Coming from the material and processing side of PCB fabrication, I tried to find a suitable and important material example to dig into, and I picked one of the most ubiquitous materials used in electronic packaging, namely epoxy resin. Needless to say, the above mentioned chapter on supply chain management cannot cover such a specific example but must focus on higher level issues. So I did my own digging. Since I planned to invest a limited time into this little study, I have to apologize for the somewhat anecdotal character of my findings and the fact that some supplier information may not be up to date due to recent mergers, acquisitions, name changes or other vagaries of the market place.
The use of epoxy resin as a component of base materials (also referred to as laminate, copper-clad laminate, or “CCL”) is well known, but it may be allowed to highlight the basics of FR-4 base material construction:
The Manufacture of Laminate and Prepreg (Bondply)
The resin (in our case epoxy) is typically a thermoset resin. Resin and curing agent(s) are premixed and dissolved in low boiling solvents (ketones, esters, alcohols) and placed in a trough through which a continuous glass fabric cloth is guided. The dissolved resin, and dispersed fillers as may be the case, coat the glass fabric which travels up a “treating tower” through different temperature zones were the resin is thermally, partially cured to form the “prepreg.” The solvent is evaporated and the dry prepreg is then rolled up into large rolls, cut up into sheets and then “laid-up” by sandwiching it between copper sheets that have been cut from a large roll of copper foil.
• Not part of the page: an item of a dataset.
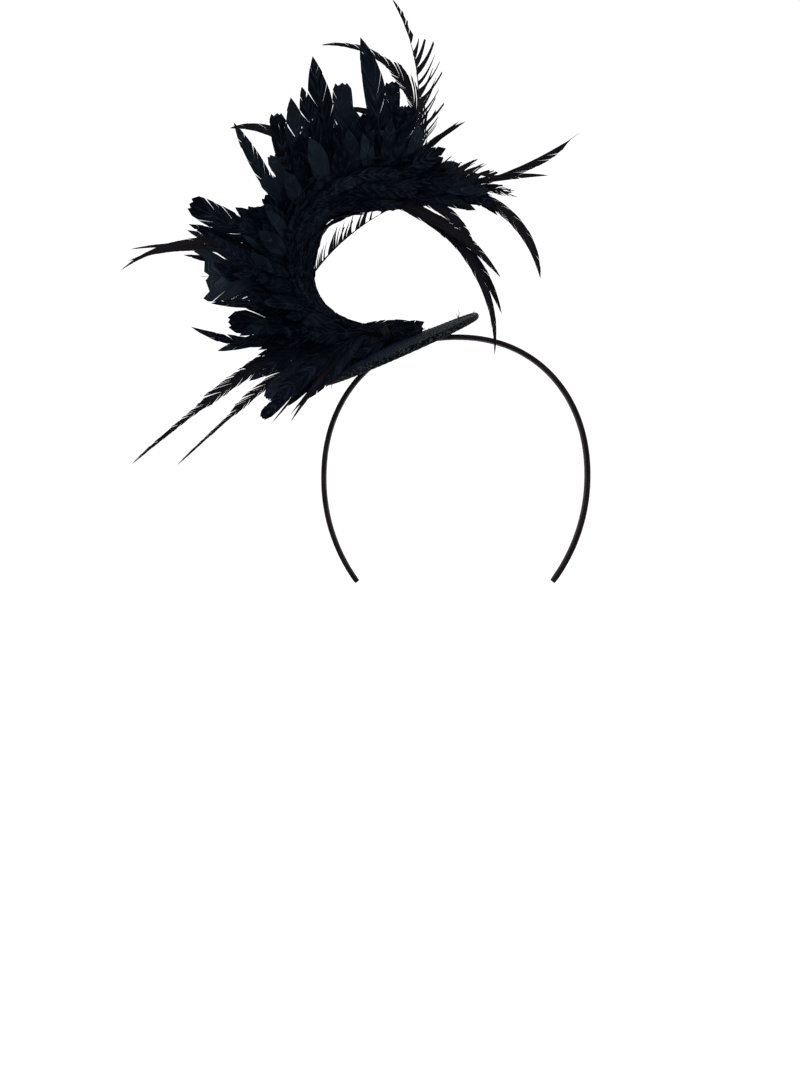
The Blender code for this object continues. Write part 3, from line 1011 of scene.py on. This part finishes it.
def bandSpot(share):
    half = (bandSpan - band["thickness"]) / 2
    rise = band["rise"] - band["thickness"] / 2
    middle = band["thickness"] - band["rise"]
    side = -1 if share < 0.5 else 1
    endShare = min(share, 1 - share)
    if endShare < legShare:
        sweep = legSweep * (1 - endShare / legShare)
        radius = band["legRadius"] - band["thickness"] / 2
        spot = Vector((side * (half - radius * (1 - math.cos(sweep))), 0, middle - radius * math.sin(sweep)))
        return spot, Vector((side * math.cos(sweep), 0, -math.sin(sweep)))
    angle = math.pi / 2 * (endShare - legShare) / (0.5 - legShare)
    power = 2 / band["squareness"]
    aside = side * half * signedPower(math.cos(angle), power)
    outX = side * signedPower(math.cos(angle), 2 - power) / half
    outZ = math.sin(angle) ** (2 - power) / rise
    return Vector((aside, 0, middle + rise * math.sin(angle) ** power)), Vector((outX, 0, outZ)).normalized()


def makeHeadband():
    mesh = bmesh.new()
    swing, drift = band["puckerDrift"]

    def place(share, turn):
        centre, out = bandSpot(share)
        angle = 2 * math.pi * turn
        toEnd = min(share, 1 - share) * bandLength
        narrowing = min(1.0, band["tipShare"] + (1 - band["tipShare"]) * math.sqrt(toEnd / (bandWidth / 2)))
        wide = bandWidth / 2 * narrowing * signedPower(math.cos(angle), band["sectionPower"])
        thick = band["thickness"] / 2 * signedPower(math.sin(angle), band["sectionPower"])
        pucker = math.sin(2 * math.pi * share * band["puckers"] + swing * math.sin(share * drift))
        pucker *= band["pucker"]
        if math.sin(angle) < 0:
            thick -= band["seamHeight"] * math.exp(-((wide / band["seamWidth"]) ** 2)) + abs(pucker)
        return centre + yAxis * (wide + pucker) + out * thick

    addTube(mesh, band["grid"], place, bandLength, bandWidth * band["girth"])
    makePiece("satinBand", mesh, (makeSatin(satinLook),), "black_satin", "headband")


def makeSatin(look):
    material, tree, shader = newMaterial("blackSatin", look)
    weave = groupNode(tree, plainWeave)
    weave.inputs["Pitch"].default_value = look["pitch"]
    tree.links.new(barbsMap(tree), weave.inputs["Vector"])
    patch = objectNoise(tree, look["scale"], look["detail"])
    tint = mixColour(tree, mapRange(tree, patch, *look["wear"]), look["dark"], look["worn"])
    tree.links.new(tint, shader.inputs["Base Color"])
    addRoughness(tree, shader, weave.outputs["Slub"], look)
    addBump(tree, shader, weave.outputs["Height"], look["depth"])
    return material


makeHeadband()

# Disc: stiff black straw cloth, woven on both faces over a thin core. Straws differ in width, place and tone
cloth = {
    "pitch": 0.00125,
    "halfWidth": (0.40, 0.47),
    "drift": 0.08,
    "tonePower": 3,
    "rise": 0.00016,
    "round": 0.5,
    "level": 0.00062,
    "edge": 0.0003,
    "thickness": 0.00012,
    "stepsPerPitch": 2,
    "mapStep": 7,
    "core": 0.0005,
    "coreRings": 14,
    "coreSides": 96,
}
weaveLook = {
    "dark": (0.0026, 0.0056, 0.0110),
    "pale": (0.0480, 0.0660, 0.0800),
    "fleck": (0.55, 0.75),
    "seed": 0.4,
    "depth": 0.00012,
    "roughness": (0.5, 0.75),
    "specular": 0.012,
}


def discSpot(x, y, lift):
    drop = disc["dome"] * (x * x + y * y) / disc["radius"] ** 2
    return discMiddle + discTurn @ Vector((x, y, lift - drop))


def makeStraw(look):
    material, tree, shader = newMaterial("wovenStraw", look)
    lines = groupNode(tree, barbLines)
    lines.inputs["Seed"].default_value = look["seed"]
    tree.links.new(barbsMap(tree), lines.inputs["UV"])
    fleck = mapRange(tree, lines.outputs["Lines"], *look["fleck"])
    pale = times(tree, fleck, toneMap(tree))
    tree.links.new(mixColour(tree, pale, look["dark"], look["pale"]), shader.inputs["Base Color"])
    addRoughness(tree, shader, lines.outputs["Clumps"], look)
    addBump(tree, shader, lines.outputs["Lines"], look["depth"])
    return material


def addStraw(mesh, uvLayer, toneLayer, number, alongX, face, dice):
    offset = number * cloth["pitch"]
    reach = math.sqrt(disc["radius"] ** 2 - offset ** 2) - cloth["edge"]
    half = cloth["pitch"] * dice.uniform(*cloth["halfWidth"])
    middle = offset + stray(dice, cloth["drift"]) * cloth["pitch"]
    tone = dice.random() ** cloth["tonePower"]
    steps = max(2, round(reach * 2 * cloth["stepsPerPitch"] / cloth["pitch"]))

    def place(share, across):
        along = reach * (2 * share - 1)
        cell = along / cloth["pitch"] + number + (0 if alongX else 1)
        back = cloth["round"] * (1 - abs(2 * across - 1))
        lift = cloth["rise"] * (math.sin(cell * math.pi) + back)
        side = middle + half * (2 * across - 1)
        x, y = (along, side) if alongX else (side, along)
        return discSpot(x, y, face * (cloth["level"] + lift))

    for vert, (share, across) in addSheet(mesh, (steps, 2), place).items():
        vert[toneLayer] = tone
        for loop in vert.link_loops:
            loop[uvLayer].uv = (reach * 2 * perMetre * share + number * cloth["mapStep"], across)


def makeDiscCloth(name, face):
    dice = random.Random(name)
    mesh = bmesh.new()
    uvLayer = mesh.loops.layers.uv.new("barbs")
    toneLayer = mesh.verts.layers.float.new("tone")
    count = int(disc["radius"] / cloth["pitch"])
    for number in range(-count, count + 1):
        for alongX in (True, False):
            addStraw(mesh, uvLayer, toneLayer, number, alongX, face, dice)
    makePiece(name, mesh, (strawMaterial,), "black_weave", "base_disc", cloth["thickness"])


def makeDiscCore():
    mesh = bmesh.new()
    rings = cloth["coreRings"]
    stages = rings * 2 + 1

    def place(share, turn):
        # Out from the middle over the top, and back to it under the disc
        stage = round(share * stages)
        face = 1 if stage <= rings else -1
        radius = disc["radius"] * (stage if face > 0 else stages - stage) / rings
        angle = 2 * math.pi * turn
        return discSpot(radius * math.cos(angle), radius * math.sin(angle), face * cloth["core"])

    addTube(mesh, (stages, cloth["coreSides"]), place)
    makePiece("discCore", mesh, (strawMaterial,), "black_weave", "base_disc")


strawMaterial = makeStraw(weaveLook)
makeDiscCloth("discTopCloth", 1)
makeDiscCloth("discUnderCloth", -1)
makeDiscCore()

# Rolled edge: bias cloth drawn round the disc's edge in small puckers, which swing apart and together
rim = {
    "thickness": 0.0038,
    "cover": 0.0010,
    "puckers": 74,
    "puckerDepth": 0.035,
    "swing": 2.2,
    "swings": 7,
    "grid": (480, 20),
}
biasLook = {
    "dark": (0.0006, 0.0012, 0.0026),
    "pale": (0.0340, 0.0440, 0.0520),
    "fleck": (0.50, 0.68),
    "scale": 900.0,
    "detail": 3.0,
    "pitch": 0.62,
    "turn": 45,
    "depth": 0.00010,
    "roughness": (0.5, 0.72),
    "specular": 0.015,
}
rimMiddleRadius = disc["radius"] + rim["thickness"] / 2 - rim["cover"]


def rimSpot(around, angle, radius):
    turn = 2 * math.pi * around
    out = discTurn @ Vector((math.cos(turn), math.sin(turn), 0))
    edge = discSpot(disc["radius"] * math.cos(turn), disc["radius"] * math.sin(turn), 0)
    centre = edge + out * (rimMiddleRadius - disc["radius"])
    return centre + (out * math.cos(angle) + discUp * math.sin(angle)) * radius


def makeBias(look):
    material, tree, shader = newMaterial("biasEdge", look)
    weave = groupNode(tree, plainWeave)
    weave.inputs["Pitch"].default_value = look["pitch"]
    slant = tree.nodes.new("ShaderNodeMapping")
    slant.inputs["Rotation"].default_value = (0, 0, math.radians(look["turn"]))
    tree.links.new(barbsMap(tree), slant.inputs["Vector"])
    tree.links.new(slant.outputs[0], weave.inputs["Vector"])
    patch = objectNoise(tree, look["scale"], look["detail"])
    fleck = times(tree, mapRange(tree, patch, *look["fleck"]), weave.outputs["Height"])
    tree.links.new(mixColour(tree, fleck, look["dark"], look["pale"]), shader.inputs["Base Color"])
    addRoughness(tree, shader, patch, look)
    addBump(tree, shader, weave.outputs["Height"], look["depth"])
    return material


def makeRim():
    mesh = bmesh.new()

    def place(around, turn):
        uneven = rim["swing"] * math.sin(2 * math.pi * around * rim["swings"])
        wave = math.sin(2 * math.pi * (around * rim["puckers"] + turn) + uneven)
        radius = rim["thickness"] / 2 * (1 + rim["puckerDepth"] * wave)
        return rimSpot(around, 2 * math.pi * turn, radius)

    addTube(mesh, rim["grid"], place, 2 * math.pi * rimMiddleRadius, math.pi * rim["thickness"])
    makePiece("rolledEdge", mesh, (makeBias(biasLook),), "black_bias_edge", "rim_binding")


makeRim()

# Stitches: one row along the edge's inner side above the disc and one below, each a short slanted thread
stitch = {
    "count": 96,
    "angles": (128, 232),
    "stray": 0.15,
    "length": 0.0017,
    "radius": 0.00017,
    "lean": (0.25, 0.5),
    "seat": 0.49,
    "blunt": 0.02,
    "taper": 0.4,
    "grid": (4, 6),
}
threadLook = {
    "dark": (0.0006, 0.0008, 0.0018),
    "pale": (0.0045, 0.0052, 0.0070),
    "scale": 1400.0,
    "patch": (0.4, 0.7),
    "depth": 0.00008,
    "roughness": 0.55,
    "specular": 0.08,
}
threadMaterial = makeMottled("blackThread", threadLook)


def addStitch(mesh, around, angle, lean):
    span = stitch["length"] / (2 * math.pi * disc["radius"])

    def middleAt(share):
        past = share - 0.5
        return rimSpot(around + span * past, angle + lean * past, rim["thickness"] * stitch["seat"])

    def place(share, turn):
        spot = middleAt(share)
        way = (middleAt(share + 0.01) - spot).normalized()
        first = way.orthogonal().normalized()
        swell = math.sin(math.pi * min(max(share, stitch["blunt"]), 1 - stitch["blunt"])) ** stitch["taper"]
        return spot + turned(first, way.cross(first), turn) * stitch["radius"] * swell

    addTube(mesh, stitch["grid"], place)


def makeStitches():
    mesh = bmesh.new()
    dice = random.Random("stitches")
    for index in range(stitch["count"]):
        for angle in stitch["angles"]:
            around = (index + stray(dice, stitch["stray"])) / stitch["count"]
            addStitch(mesh, around, math.radians(angle), dice.uniform(*stitch["lean"]))
    makePiece("edgeStitches", mesh, (threadMaterial,), "black_thread", "rim_binding")


makeStitches()

# Binding: two layers of thread wound round the foot of the feathers and down to the disc
bindLow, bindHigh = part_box("foot_binding")
winding = {
    "place": 0.056,
    "span": 0.0044,
    "turns": 8,
    "slips": (0.0, 1.4),
    "radius": 0.00030,
    "top": 0.0026,
    "clear": 0.0006,
    "cover": 1.2,
    "drift": 0.01,
    "driftTurns": (0.37, 5),
    "grid": (288, 7),
}
windCentre = curlSpot(winding["place"])[0]
windOuter = (bindHigh.y - bindLow.y) / 2
fromDisc = windCentre - discMiddle
windAside = (fromDisc - discUp * fromDisc.dot(discUp)).length
discTop = disc["thickness"] / 2 - disc["dome"] * (windAside / disc["radius"]) ** 2
windDepth = fromDisc.dot(discUp) - discTop - winding["clear"]


def windingSpot(share, slip):
    angle = 2 * math.pi * share * winding["turns"]
    perTurn, perSlip = winding["driftTurns"]
    drift = winding["drift"] * math.sin(angle * perTurn + slip * perSlip)
    reach = windOuter - winding["radius"] * (winding["cover"] + slip)
    reach += (windDepth - reach) * max(0.0, math.cos(angle)) ** 2
    reach += (winding["top"] - reach) * max(0.0, -math.cos(angle)) ** 2
    away = discUp * -math.cos(angle) + discFront * math.sin(angle)
    return windCentre - discRight * winding["span"] * (share - 0.5 + drift) + away * reach


def addWinding(mesh, slip):
    def place(share, turn):
        spot = windingSpot(share, slip)
        way = (windingSpot(share + 0.001, slip) - spot).normalized()
        first = (spot - windCentre).normalized()
        return spot + turned(first, way.cross(first).normalized(), turn) * winding["radius"]

    addTube(mesh, winding["grid"], place)


def makeWinding():
    mesh = bmesh.new()
    for slip in winding["slips"]:
        addWinding(mesh, slip)
    makePiece("threadWinding", mesh, (threadMaterial,), "black_thread", "foot_binding")


makeWinding()

# Loose fibres that stand off the rolled edge: share round the edge, angle round its section, heading and fan
# of the fibre, its length and how far it curls
fibreColumns = ("around", "angle", "heading", "fan", "length", "curl")
fibreRows = (
    (0.087, 80, 75, 10, 0.0065, 50),
    (0.087, 80, 85, -5, 0.0045, -40),
    (0.088, 80, 125, 20, 0.0042, -35),
    (0.082, 85, 135, 10, 0.0030, 30),
    (0.175, 85, 50, 20, 0.0050, -35),
    (0.020, 70, 48, -20, 0.0032, 60),
    (0.560, 250, 250, 10, 0.0045, 50),
    (0.180, 95, 80, -40, 0.0050, 45),
)
fibre = {"radius": 0.00024, "blunt": 0.05, "seat": 0.46, "grid": (12, 5)}


def addFibre(mesh, row):
    steps = fibre["grid"][0]

    def place(share, turn):
        spot = rimSpot(row["around"], math.radians(row["angle"]), rim["thickness"] * fibre["seat"])
        for step in range(round(share * steps)):
            way = headed(row["heading"] + row["curl"] * step / steps, row["fan"])
            spot = spot + way * row["length"] / steps
        return spot + turned(xAxis, yAxis, turn) * fibre["radius"] * (1 + fibre["blunt"] - share)

    addTube(mesh, fibre["grid"], place)


def makeFibres():
    mesh = bmesh.new()
    for row in namedRows(fibreColumns, fibreRows):
        addFibre(mesh, row)
    makePiece("looseFibres", mesh, (threadMaterial,), "black_thread", "rim_binding")


makeFibres()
Several of these packages are placed into the chambers of a lamination press where the copper clad laminate is formed by fully curing the resin and bonding it to the copper in a process-specific time/temperature/ pressure profile. After the lamination process, the large CCL pieces are routed into smaller panels. The edges of the panels may be beveled for cleaner processing. Circuitized panels (innerlayers) may then by laid up to multilayers by alternating prepreg layers with innerlayers, topping the multilayer with a “cap foil” of copper. These multilayer lay-ups are separated by separation sheets and inserted into a multilayer press where the prepreg softens, conforms to the adjacent copper, bonds, and fully cures during the press cycle. After multilayer lamination, the multilayers are taken apart (broken down), their edges are cleaned, and multilayer processing continues (drilling, through-hole metallization, outerlayer circuitization, etc.).
Material Suppliers for the Fabrication of Laminate
The materials used in the manufacture of laminate come from a broad supplier base. There are less than 10 suppliers of glass fiber worldwide (source; PLUS 4/2012, pg. 809) and fewer glass weave suppliers. The production of glass fiber is very energy intensive and requires the periodic shutdown and re-cladding of furnaces which can cause 6–9 months of production loss. The best known glass weave supplier is probably Asahi-Schwebel. Resins are supplied by Nan Ya Plastics Corp., Hexion Specialty Chemicals, Dow Chemicals, The Sanmu Group, Hitachi, Mitsubishi Gas, Huntsman, and others. Specialty resins are supplied by a number of small customizing/compounding specialty chemical suppliers. Fillers come from a large supplier base. High-performance fillers are mostly supplied by Japanese companies (e.g., spherical, surface-coated silica fillers). Copper foil suppliers include Circuit Foil Luxembourg (now part of the Doosan Group, South Korea), Oak-Mitsui (part of Mitsui Mining & Smelting), Shanghai Metal Corp., Circuit Foil Corp., USA (became Yates, now JiangXi Copper Yates Copper Foil Co. Ltd.).